What we do is we scenario plan. We actually look at the macro forces, look at the foresight, and when we’re at our best, what we do is we literally push the corner on the envelope. Really understand different possible futures that this could create.

And I think that the power of that exercise is if you use really diverse thinkers, people with diverse backgrounds, diverse skills, diverse cultural paradigms. Actually you really get to push the boundaries of what the future could create. And then, as a category leader, a category shaper, you start to say, ok, so in that scenario, how could our business flourish, how could we delight the consumer, how could we shape the future of our category to even meet unmet needs that are here today.

And I think that’s the mark of leading brands that really lead and shape their categories. They don’t just hold the mirror up to the current reality and be reactive.
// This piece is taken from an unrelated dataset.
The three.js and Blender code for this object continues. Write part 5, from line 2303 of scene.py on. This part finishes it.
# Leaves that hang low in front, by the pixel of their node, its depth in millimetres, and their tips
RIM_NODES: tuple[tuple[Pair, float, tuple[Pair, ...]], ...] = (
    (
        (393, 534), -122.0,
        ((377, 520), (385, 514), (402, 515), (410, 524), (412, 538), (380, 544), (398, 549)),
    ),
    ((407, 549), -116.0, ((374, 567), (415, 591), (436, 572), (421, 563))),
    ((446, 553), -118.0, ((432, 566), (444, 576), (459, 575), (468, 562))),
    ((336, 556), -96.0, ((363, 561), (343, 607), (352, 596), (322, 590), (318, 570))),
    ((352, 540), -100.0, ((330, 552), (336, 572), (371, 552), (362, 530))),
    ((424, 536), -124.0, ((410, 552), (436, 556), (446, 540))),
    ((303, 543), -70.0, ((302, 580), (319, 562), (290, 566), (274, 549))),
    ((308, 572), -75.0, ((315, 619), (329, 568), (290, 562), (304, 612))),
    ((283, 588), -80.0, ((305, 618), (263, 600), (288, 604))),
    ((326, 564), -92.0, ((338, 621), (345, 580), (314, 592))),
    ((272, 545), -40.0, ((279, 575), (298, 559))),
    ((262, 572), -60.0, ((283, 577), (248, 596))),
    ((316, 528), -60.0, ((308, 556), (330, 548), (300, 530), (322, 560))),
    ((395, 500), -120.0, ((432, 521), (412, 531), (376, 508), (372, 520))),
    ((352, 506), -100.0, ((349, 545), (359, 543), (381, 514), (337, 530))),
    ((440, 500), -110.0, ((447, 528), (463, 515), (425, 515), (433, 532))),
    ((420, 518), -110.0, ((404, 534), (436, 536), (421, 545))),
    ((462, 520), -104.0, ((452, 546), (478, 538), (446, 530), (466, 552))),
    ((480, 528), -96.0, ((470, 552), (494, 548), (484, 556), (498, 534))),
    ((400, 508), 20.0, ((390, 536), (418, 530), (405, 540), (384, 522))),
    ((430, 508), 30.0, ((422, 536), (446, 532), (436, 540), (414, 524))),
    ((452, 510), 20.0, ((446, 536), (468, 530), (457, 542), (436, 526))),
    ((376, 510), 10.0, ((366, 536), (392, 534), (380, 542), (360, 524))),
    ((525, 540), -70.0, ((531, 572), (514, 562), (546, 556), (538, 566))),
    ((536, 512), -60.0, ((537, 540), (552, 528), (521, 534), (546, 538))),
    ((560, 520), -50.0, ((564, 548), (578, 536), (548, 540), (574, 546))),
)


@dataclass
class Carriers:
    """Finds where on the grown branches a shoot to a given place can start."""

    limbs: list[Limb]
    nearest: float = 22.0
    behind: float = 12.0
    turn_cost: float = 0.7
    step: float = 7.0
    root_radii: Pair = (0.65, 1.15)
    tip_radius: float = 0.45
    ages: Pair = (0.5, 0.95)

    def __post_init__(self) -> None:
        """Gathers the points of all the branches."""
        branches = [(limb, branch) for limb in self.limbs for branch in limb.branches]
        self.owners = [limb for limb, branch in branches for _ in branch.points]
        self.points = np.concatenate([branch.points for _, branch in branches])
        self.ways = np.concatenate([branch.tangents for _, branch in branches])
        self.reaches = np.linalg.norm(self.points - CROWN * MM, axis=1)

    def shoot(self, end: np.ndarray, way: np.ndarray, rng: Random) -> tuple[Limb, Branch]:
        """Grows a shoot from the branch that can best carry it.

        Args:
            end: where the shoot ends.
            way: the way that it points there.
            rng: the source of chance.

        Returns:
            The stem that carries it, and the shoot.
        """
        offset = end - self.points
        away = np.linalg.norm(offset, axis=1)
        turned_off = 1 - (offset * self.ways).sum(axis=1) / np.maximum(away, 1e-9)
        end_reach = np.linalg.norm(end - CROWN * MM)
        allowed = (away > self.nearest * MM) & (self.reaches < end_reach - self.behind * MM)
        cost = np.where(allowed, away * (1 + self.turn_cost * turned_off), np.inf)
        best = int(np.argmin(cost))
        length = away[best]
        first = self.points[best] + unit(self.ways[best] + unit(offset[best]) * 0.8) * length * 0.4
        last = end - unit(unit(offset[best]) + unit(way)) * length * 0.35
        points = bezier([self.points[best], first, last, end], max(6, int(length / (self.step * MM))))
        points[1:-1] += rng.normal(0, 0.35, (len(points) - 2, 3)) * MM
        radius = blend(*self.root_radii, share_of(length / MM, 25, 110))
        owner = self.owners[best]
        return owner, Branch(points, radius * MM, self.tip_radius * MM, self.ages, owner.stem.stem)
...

So that’s a really exciting part of defining the demand growth of the future.

Recap of All 7 Strategies

So, there you have it: seven strategies from some of the world’s most valuable brands.

They are:

  1. To Become Valuable, Be Consistent (Pepsi)

  2. Integrate Functional and Emotional Dimensions. (Corona)

  3. To Deliver on Your Promise, Stay Up to Date (Infosys)

  4. Solve Real Customer Tensions at Every Touchpoint (P&G)

  5. Figure Out Where Your Brand Is Most Relevant (Corona)

  6. Be Available Physically and Mentally Wherever Your Customers Are (P&G)

  7. Shape Your Category by Predicting the Future (Pepsi)

These are all strategies I’ve used over my 19-year career. And they work for brands of any size.

Start using them to become the choice for high-value customers.